12. Appellants assert the two briefs differ in only 15 words. We have not undertaken such an analysis, but appellants' estimate is not outside the ballpark. The two are virtually identical. Appellant's request that we take judicial notice of that earlier brief is granted.
13. The only difference in the sanction requests is a technical one. While both briefs assert "[a]ll parties have been put on notice of the pending request for sanctions, as a result of frivolous appeal," the earlier brief in the Nguyen v. Castillo case actually references a letter sent by Donahue to opposing counsel providing such a notice. Apparently, Donahue sent no such letter to opposing counsel in this case, an omission which did not deter him from making the identical assertion of "notice."

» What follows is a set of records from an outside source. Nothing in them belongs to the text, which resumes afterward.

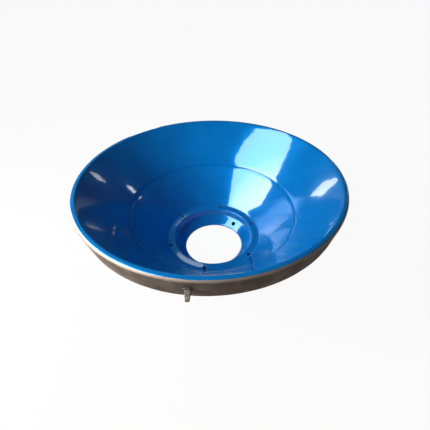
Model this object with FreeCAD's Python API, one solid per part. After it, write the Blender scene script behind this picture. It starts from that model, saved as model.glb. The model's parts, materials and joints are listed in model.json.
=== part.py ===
import FreeCAD, Part
import math
import os
from FreeCAD import Placement, Rotation, Vector

# Cone crusher mantle: a hollow conical wear casting with a short bar lug welded to its rim.
# It is stored mouth up, standing on the face of its small end. Lengths are in millimetres and
# angles in degrees. Z is the axis of the mantle, and z = 0 is the face of the small end.

# Big end: the mouth, its machined land, and the as-cast rim wall.
rim_diameter = 1295.0           # outermost circle of the casting
overall_height = 518.0          # from the small end's face to the rim land
rim_land_width = 10.0           # flat land between the seat and the rounded corner
rim_corner_radius = 12.5        # rounding from the land to the rim wall
rim_wall_taper = 10.0           # lean of the rim wall, inwards on its way down
mouth_chamfer = 2.0             # broken edge between the land and the seat

# Crushing face: a parallel zone beside the rim, then a flatter feed zone down to the collar.
liner_thickness = 74.0          # square to the seat, over the parallel zone
parallel_zone_length = 190.0
skirt_chamfer = 5.0             # lower edge of the rim wall

# Small end: bore, conical nut seat, step, and the ledge with its tapped holes.
bore_diameter = 338.0
bore_land = 8.0                 # straight part of the bore, next to the small end's face
nut_seat_width = 54.0           # radial width of the conical nut seat
nut_seat_height = 38.5
step_height = 43.5              # plain cylindrical step between the nut seat and the ledge
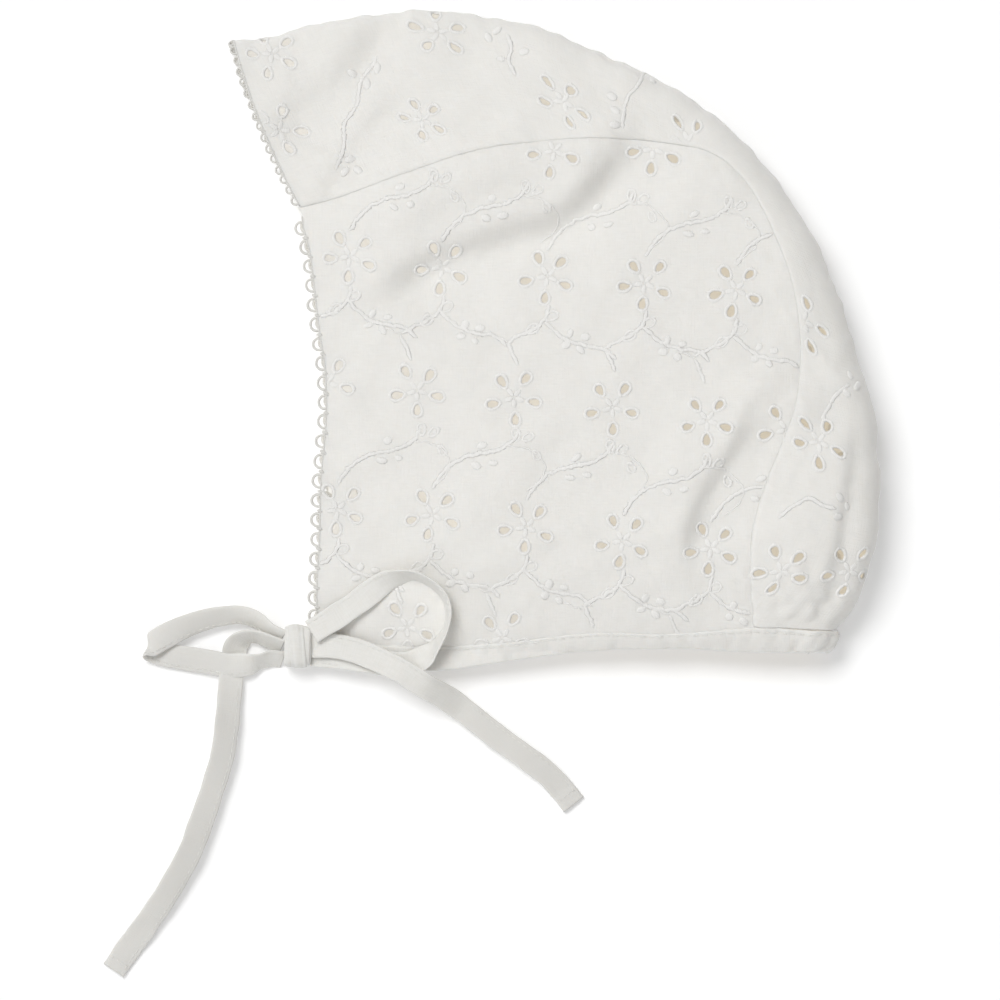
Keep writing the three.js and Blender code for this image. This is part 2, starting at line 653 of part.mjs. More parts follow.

14. California Rules of Court, rule 8.276(a) provides that the court may, on its own motion, impose sanctions on a party for "[f]iling a frivolous motion" or "[c]ommitting any other unreasonable violation of these rules."
15. In making this assertion, Donahue relies on a "notice of errata" filed by appellants, which acknowledges one clerical error in the brief, and corrects it.
16. Sanctions payable to opposing counsel typically involve amounts much higher than sanctions payable to the court. Appellant here did not request sanctions.